◆ Source material ◆
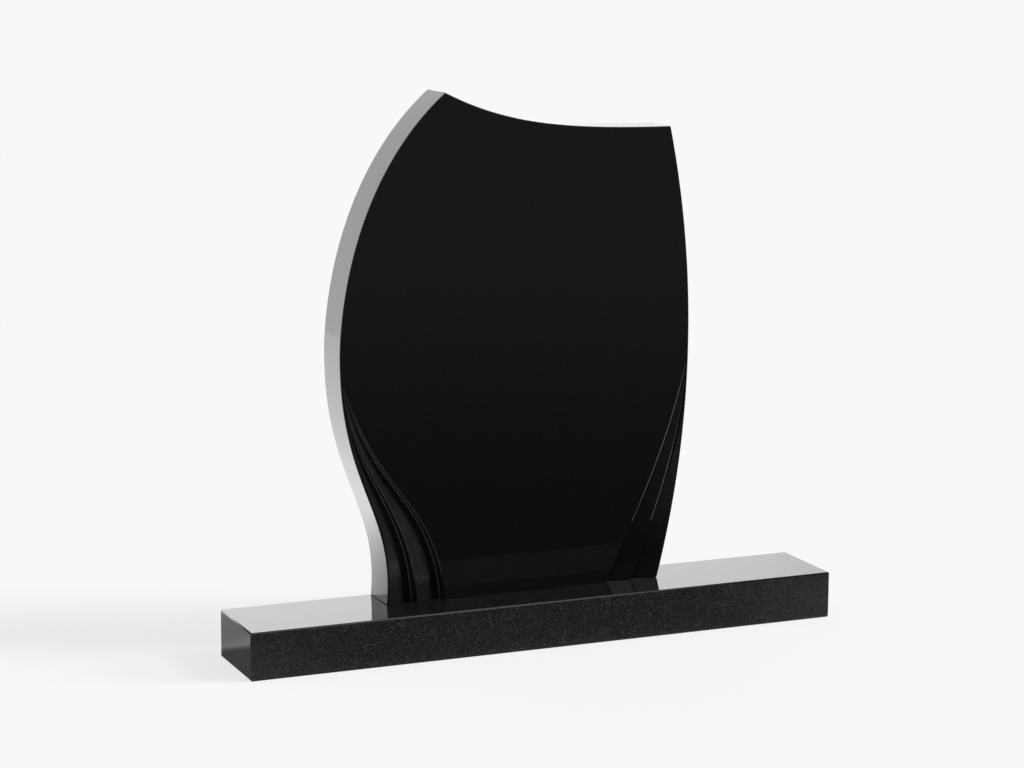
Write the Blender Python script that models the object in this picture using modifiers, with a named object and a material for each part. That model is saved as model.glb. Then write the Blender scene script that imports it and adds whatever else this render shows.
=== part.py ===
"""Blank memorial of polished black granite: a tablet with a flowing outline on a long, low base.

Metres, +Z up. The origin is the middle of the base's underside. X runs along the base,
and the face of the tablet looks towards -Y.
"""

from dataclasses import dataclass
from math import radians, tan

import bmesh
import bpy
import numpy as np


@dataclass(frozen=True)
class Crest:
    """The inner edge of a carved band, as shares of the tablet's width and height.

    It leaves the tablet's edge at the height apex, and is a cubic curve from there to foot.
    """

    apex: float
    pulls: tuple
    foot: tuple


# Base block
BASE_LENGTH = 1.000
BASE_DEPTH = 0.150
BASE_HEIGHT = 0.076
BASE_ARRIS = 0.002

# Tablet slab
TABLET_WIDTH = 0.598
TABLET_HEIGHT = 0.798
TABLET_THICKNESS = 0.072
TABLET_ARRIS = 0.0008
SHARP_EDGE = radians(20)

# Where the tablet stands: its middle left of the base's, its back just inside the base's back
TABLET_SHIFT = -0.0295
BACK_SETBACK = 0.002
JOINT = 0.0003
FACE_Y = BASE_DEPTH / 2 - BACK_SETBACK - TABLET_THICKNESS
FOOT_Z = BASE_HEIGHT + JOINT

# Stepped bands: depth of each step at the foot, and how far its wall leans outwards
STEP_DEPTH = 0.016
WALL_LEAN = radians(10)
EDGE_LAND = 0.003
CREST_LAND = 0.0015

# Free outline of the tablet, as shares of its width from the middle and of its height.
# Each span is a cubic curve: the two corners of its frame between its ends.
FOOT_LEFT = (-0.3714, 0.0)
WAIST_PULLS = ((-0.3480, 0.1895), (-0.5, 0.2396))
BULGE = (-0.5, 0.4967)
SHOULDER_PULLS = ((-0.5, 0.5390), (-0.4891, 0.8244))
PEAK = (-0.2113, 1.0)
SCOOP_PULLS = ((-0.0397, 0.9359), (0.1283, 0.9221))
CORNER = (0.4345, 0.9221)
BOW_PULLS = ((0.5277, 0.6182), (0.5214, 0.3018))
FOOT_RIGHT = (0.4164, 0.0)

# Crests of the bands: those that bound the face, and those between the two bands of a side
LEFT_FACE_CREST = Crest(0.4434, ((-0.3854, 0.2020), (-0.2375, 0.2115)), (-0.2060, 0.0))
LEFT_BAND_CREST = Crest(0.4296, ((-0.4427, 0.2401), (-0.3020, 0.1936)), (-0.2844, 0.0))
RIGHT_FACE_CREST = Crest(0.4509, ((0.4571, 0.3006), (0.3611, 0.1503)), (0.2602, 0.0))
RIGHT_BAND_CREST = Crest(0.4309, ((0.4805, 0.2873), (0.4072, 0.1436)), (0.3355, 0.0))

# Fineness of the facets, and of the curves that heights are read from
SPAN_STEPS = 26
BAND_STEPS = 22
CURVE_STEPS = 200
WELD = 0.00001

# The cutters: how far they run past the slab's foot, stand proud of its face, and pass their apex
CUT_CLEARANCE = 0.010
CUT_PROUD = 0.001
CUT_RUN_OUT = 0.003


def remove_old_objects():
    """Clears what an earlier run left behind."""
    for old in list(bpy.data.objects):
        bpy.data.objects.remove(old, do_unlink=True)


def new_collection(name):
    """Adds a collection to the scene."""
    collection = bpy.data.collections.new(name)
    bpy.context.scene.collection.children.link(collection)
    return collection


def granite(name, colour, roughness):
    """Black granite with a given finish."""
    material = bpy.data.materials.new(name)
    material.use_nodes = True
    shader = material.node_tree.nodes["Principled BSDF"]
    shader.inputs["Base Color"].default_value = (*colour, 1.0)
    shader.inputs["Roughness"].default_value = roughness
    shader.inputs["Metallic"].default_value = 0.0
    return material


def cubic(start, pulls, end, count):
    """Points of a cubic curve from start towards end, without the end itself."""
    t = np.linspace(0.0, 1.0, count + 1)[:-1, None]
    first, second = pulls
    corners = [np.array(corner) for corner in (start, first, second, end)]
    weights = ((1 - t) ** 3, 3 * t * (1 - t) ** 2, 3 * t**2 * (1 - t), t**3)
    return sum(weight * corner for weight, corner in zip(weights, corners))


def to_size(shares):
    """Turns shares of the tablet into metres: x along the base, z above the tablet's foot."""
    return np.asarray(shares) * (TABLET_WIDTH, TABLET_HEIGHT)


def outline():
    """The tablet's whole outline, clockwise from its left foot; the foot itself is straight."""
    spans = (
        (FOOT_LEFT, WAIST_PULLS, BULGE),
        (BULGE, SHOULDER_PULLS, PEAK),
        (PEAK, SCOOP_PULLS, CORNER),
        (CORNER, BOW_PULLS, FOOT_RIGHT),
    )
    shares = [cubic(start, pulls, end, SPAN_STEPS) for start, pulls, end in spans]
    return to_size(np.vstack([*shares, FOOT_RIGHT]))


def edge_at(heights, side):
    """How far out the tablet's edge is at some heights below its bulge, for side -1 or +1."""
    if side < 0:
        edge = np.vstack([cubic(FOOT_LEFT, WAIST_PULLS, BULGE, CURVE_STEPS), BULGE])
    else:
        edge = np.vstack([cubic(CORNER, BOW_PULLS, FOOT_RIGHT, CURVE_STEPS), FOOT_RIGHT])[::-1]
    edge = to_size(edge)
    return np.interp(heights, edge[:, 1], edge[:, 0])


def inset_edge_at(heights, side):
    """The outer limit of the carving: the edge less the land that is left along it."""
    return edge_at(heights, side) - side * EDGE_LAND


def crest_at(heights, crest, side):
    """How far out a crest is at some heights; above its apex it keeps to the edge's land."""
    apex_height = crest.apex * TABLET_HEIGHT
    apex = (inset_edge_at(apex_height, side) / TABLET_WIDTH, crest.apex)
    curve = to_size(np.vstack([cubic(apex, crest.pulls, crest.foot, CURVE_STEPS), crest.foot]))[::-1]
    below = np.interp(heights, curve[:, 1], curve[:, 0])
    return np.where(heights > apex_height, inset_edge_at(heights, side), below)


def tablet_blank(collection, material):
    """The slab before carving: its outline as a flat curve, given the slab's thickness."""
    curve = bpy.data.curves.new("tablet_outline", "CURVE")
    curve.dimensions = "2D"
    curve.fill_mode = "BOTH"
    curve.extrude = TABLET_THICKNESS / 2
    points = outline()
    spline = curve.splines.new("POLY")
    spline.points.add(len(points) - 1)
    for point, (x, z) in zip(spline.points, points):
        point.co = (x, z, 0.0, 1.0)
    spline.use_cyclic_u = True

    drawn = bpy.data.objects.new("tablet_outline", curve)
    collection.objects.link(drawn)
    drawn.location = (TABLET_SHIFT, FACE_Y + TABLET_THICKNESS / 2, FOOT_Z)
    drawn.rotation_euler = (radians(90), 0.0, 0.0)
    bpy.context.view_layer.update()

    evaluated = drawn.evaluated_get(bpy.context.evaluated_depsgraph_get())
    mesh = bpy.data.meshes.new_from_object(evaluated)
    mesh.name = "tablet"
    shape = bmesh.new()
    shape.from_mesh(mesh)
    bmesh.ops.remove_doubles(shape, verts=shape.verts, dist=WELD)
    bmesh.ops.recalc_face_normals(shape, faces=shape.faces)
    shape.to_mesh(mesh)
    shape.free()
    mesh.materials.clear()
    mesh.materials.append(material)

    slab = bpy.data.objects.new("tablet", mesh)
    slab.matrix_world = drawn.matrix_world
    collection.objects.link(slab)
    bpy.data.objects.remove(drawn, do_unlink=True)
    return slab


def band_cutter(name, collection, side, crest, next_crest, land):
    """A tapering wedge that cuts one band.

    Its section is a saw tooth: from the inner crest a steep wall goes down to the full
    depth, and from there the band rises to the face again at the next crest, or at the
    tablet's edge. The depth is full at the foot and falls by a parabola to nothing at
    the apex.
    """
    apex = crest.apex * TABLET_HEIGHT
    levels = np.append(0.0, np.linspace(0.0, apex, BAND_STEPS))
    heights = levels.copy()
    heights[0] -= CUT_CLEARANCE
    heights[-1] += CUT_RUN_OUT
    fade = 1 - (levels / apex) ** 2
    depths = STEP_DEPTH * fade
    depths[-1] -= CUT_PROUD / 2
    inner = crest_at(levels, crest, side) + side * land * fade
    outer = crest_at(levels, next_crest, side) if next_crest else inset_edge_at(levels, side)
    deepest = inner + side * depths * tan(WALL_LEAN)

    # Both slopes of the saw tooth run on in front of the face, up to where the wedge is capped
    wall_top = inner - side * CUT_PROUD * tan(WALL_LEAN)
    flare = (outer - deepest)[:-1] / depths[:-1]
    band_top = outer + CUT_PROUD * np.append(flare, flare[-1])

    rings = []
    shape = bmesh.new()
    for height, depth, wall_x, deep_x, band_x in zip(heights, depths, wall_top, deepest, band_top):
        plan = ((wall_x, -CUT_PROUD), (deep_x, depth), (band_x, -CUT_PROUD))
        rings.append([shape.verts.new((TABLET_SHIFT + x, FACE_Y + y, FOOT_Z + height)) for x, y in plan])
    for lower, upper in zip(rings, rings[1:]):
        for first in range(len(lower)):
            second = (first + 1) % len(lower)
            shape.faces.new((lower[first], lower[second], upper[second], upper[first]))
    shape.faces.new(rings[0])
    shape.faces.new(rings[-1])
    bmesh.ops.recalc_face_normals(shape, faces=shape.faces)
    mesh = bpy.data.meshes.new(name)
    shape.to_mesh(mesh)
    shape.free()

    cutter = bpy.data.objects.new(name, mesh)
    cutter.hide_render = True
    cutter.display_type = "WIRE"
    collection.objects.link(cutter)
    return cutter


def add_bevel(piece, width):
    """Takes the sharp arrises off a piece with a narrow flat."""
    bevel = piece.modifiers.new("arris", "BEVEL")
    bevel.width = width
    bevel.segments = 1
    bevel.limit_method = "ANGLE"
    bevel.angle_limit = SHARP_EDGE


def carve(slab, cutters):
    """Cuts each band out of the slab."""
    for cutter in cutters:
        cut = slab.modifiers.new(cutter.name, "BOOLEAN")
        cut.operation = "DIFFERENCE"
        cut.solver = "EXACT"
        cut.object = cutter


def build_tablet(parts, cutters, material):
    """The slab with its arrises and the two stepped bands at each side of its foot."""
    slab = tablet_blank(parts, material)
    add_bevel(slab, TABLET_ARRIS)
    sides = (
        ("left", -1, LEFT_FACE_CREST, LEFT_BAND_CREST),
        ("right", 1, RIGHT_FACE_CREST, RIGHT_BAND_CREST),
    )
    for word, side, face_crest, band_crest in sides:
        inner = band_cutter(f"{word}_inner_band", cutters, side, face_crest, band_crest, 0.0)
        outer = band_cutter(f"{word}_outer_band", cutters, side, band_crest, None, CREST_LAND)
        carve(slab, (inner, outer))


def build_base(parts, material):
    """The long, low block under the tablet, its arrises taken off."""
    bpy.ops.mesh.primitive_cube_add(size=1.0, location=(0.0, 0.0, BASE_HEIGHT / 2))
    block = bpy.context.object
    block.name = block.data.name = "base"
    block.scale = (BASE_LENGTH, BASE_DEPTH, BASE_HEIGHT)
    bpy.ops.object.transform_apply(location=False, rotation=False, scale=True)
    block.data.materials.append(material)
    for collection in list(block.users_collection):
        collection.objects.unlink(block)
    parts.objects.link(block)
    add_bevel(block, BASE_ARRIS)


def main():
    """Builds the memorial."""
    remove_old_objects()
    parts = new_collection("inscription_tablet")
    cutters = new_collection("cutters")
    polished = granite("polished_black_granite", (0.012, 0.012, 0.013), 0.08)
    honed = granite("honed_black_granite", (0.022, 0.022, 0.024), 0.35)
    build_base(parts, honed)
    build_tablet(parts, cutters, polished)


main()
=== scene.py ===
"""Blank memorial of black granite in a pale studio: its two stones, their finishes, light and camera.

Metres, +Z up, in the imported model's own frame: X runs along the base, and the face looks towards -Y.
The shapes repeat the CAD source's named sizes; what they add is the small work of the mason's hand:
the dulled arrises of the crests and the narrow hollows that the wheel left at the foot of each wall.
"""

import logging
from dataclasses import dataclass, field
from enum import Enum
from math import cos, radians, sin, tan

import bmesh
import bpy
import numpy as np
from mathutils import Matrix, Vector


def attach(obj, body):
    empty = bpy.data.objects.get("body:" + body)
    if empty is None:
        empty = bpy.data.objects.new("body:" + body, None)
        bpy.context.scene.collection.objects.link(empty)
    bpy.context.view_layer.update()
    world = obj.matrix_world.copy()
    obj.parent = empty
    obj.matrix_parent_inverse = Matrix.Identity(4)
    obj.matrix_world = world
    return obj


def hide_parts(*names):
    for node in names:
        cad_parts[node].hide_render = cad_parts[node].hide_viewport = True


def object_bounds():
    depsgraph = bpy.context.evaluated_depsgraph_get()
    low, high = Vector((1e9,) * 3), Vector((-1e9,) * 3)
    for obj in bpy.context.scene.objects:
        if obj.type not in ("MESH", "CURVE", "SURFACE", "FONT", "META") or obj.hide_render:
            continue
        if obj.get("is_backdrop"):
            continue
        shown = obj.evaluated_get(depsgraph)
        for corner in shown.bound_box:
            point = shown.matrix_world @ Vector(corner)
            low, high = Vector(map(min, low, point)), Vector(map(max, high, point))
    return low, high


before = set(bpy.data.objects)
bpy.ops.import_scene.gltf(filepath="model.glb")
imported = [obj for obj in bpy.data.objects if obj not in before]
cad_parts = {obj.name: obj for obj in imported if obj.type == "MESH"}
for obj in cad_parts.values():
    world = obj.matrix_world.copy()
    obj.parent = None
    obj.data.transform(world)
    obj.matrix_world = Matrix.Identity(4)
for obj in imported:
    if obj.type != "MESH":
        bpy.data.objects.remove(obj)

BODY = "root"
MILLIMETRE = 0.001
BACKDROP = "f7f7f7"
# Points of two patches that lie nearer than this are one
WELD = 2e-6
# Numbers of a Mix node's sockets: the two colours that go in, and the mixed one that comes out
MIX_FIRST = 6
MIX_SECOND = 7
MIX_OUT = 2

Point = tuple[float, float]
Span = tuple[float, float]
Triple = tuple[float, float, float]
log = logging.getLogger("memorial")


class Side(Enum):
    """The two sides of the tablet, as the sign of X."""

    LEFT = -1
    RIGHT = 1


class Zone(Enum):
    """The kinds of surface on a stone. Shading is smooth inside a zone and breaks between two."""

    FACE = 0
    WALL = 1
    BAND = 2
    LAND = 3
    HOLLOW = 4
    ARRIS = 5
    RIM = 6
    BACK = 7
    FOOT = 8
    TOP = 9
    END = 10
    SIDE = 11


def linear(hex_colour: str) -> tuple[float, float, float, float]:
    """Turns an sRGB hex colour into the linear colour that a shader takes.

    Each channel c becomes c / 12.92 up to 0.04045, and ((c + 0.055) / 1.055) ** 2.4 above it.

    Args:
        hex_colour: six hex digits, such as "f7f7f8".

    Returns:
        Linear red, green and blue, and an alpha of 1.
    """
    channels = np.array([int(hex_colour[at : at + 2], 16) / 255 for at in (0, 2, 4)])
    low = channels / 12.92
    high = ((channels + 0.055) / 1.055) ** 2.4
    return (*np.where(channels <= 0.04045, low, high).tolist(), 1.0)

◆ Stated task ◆
Quote only the lines running from the line that holds "for collection in" to the line that holds "if obj.type not", both ends included.

◆ Response below ◆
    for collection in list(block.users_collection):
        collection.objects.unlink(block)
    parts.objects.link(block)
    add_bevel(block, BASE_ARRIS)


def main():
    """Builds the memorial."""
    remove_old_objects()
    parts = new_collection("inscription_tablet")
    cutters = new_collection("cutters")
    polished = granite("polished_black_granite", (0.012, 0.012, 0.013), 0.08)
    honed = granite("honed_black_granite", (0.022, 0.022, 0.024), 0.35)
    build_base(parts, honed)
    build_tablet(parts, cutters, polished)


main()
=== scene.py ===
"""Blank memorial of black granite in a pale studio: its two stones, their finishes, light and camera.

Metres, +Z up, in the imported model's own frame: X runs along the base, and the face looks towards -Y.
The shapes repeat the CAD source's named sizes; what they add is the small work of the mason's hand:
the dulled arrises of the crests and the narrow hollows that the wheel left at the foot of each wall.
"""

import logging
from dataclasses import dataclass, field
from enum import Enum
from math import cos, radians, sin, tan

import bmesh
import bpy
import numpy as np
from mathutils import Matrix, Vector


def attach(obj, body):
    empty = bpy.data.objects.get("body:" + body)
    if empty is None:
        empty = bpy.data.objects.new("body:" + body, None)
        bpy.context.scene.collection.objects.link(empty)
    bpy.context.view_layer.update()
    world = obj.matrix_world.copy()
    obj.parent = empty
    obj.matrix_parent_inverse = Matrix.Identity(4)
    obj.matrix_world = world
    return obj


def hide_parts(*names):
    for node in names:
        cad_parts[node].hide_render = cad_parts[node].hide_viewport = True


def object_bounds():
    depsgraph = bpy.context.evaluated_depsgraph_get()
    low, high = Vector((1e9,) * 3), Vector((-1e9,) * 3)
    for obj in bpy.context.scene.objects:
        if obj.type not in ("MESH", "CURVE", "SURFACE", "FONT", "META") or obj.hide_render:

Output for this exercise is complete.